Reproduce exactly the lines of the material beneath, from the line that contains "Write part 4" to the line that contains "leafy stems: every", both included, and no other lines.

* * * * * * * * *

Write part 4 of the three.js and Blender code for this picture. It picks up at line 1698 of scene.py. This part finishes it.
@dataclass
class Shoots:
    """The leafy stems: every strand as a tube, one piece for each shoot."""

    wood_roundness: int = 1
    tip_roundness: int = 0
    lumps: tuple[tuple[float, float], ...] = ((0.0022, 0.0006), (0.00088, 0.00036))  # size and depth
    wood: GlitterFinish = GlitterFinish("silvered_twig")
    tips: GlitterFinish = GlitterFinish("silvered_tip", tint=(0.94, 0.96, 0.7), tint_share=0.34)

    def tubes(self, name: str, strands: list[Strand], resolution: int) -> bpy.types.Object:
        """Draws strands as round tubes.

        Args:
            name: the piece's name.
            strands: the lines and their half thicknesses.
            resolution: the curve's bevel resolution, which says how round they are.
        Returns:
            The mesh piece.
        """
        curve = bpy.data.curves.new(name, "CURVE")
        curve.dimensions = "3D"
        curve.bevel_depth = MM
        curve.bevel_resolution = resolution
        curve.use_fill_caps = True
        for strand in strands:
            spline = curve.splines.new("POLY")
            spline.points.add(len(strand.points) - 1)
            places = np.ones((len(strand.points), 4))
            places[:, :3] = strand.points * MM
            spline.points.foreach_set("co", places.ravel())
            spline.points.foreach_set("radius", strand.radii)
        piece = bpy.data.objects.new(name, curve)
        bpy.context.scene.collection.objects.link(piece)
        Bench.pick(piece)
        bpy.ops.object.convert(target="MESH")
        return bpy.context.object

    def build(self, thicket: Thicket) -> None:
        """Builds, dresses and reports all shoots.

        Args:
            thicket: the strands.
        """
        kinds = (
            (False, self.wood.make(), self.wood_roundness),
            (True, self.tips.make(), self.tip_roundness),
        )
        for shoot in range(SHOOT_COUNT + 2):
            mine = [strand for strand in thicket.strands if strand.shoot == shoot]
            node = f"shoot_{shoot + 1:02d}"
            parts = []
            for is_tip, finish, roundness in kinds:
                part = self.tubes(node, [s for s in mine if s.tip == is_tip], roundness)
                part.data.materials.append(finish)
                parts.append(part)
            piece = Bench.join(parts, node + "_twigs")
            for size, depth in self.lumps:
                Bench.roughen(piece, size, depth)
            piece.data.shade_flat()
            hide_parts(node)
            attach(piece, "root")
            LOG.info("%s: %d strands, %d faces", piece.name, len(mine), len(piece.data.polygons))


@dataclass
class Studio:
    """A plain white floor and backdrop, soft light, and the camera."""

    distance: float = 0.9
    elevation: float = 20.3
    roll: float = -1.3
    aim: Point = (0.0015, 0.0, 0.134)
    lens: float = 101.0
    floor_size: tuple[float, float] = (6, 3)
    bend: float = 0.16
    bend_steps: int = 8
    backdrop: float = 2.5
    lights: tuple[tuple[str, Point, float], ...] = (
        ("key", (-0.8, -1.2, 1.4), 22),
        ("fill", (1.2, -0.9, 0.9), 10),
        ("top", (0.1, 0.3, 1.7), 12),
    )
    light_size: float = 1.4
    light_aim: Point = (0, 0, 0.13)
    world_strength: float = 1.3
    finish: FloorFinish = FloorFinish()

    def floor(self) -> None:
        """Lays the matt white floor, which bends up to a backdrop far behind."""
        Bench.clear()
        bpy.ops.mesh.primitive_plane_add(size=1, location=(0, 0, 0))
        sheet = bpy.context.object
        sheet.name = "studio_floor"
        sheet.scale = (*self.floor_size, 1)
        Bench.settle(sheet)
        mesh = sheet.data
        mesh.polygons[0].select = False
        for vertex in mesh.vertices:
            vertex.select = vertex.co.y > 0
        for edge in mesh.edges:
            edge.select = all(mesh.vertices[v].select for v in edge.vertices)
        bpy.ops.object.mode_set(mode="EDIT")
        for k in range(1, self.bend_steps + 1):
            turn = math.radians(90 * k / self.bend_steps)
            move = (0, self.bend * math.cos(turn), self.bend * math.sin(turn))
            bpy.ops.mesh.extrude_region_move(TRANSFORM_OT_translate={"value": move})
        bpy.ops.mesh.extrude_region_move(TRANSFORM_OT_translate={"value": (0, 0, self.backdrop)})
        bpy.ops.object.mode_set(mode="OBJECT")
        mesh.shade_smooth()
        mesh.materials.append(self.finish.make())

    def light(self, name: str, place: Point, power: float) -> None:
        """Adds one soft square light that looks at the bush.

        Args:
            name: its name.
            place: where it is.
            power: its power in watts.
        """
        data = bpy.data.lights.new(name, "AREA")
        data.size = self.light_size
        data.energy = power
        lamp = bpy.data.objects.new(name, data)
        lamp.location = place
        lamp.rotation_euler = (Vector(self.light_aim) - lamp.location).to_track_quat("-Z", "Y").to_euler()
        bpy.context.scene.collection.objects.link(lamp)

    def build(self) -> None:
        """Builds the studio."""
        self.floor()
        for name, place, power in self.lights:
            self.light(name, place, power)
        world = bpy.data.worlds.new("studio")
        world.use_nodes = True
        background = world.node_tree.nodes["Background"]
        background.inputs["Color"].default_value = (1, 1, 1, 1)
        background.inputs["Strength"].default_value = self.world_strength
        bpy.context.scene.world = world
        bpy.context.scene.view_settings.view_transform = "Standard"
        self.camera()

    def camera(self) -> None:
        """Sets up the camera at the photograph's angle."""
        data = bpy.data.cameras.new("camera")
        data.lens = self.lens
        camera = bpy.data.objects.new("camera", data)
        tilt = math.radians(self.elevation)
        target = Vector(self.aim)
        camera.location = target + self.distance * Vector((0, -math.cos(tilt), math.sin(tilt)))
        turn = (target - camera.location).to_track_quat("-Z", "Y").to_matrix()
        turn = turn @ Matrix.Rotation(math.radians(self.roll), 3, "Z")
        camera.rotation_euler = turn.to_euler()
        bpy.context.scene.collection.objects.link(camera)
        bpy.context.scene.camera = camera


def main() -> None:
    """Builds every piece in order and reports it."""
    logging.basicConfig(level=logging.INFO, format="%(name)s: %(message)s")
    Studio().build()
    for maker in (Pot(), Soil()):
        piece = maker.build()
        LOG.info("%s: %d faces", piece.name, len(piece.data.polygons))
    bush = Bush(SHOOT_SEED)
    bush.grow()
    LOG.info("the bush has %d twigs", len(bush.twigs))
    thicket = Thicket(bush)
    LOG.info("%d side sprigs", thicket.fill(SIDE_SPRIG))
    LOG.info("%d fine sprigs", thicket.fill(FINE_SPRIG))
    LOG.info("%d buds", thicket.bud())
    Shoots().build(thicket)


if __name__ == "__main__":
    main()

* * * * * * * * *

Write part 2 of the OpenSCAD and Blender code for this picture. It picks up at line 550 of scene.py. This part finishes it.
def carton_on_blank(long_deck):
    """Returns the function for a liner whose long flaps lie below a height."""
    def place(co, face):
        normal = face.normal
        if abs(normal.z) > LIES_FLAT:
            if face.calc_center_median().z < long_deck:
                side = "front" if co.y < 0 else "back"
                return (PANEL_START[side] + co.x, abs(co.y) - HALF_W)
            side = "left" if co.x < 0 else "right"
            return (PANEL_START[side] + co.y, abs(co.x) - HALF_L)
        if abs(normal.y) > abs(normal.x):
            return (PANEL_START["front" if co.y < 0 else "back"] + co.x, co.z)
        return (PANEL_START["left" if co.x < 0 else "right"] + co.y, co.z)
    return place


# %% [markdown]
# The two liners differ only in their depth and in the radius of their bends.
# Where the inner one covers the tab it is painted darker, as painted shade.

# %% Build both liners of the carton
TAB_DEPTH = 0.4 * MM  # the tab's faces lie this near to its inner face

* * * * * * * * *

### Exercise result
Write part 4 of the three.js and Blender code for this picture. It picks up at line 1698 of scene.py. This part finishes it.
@dataclass
class Shoots:
    """The leafy stems: every strand as a tube, one piece for each shoot."""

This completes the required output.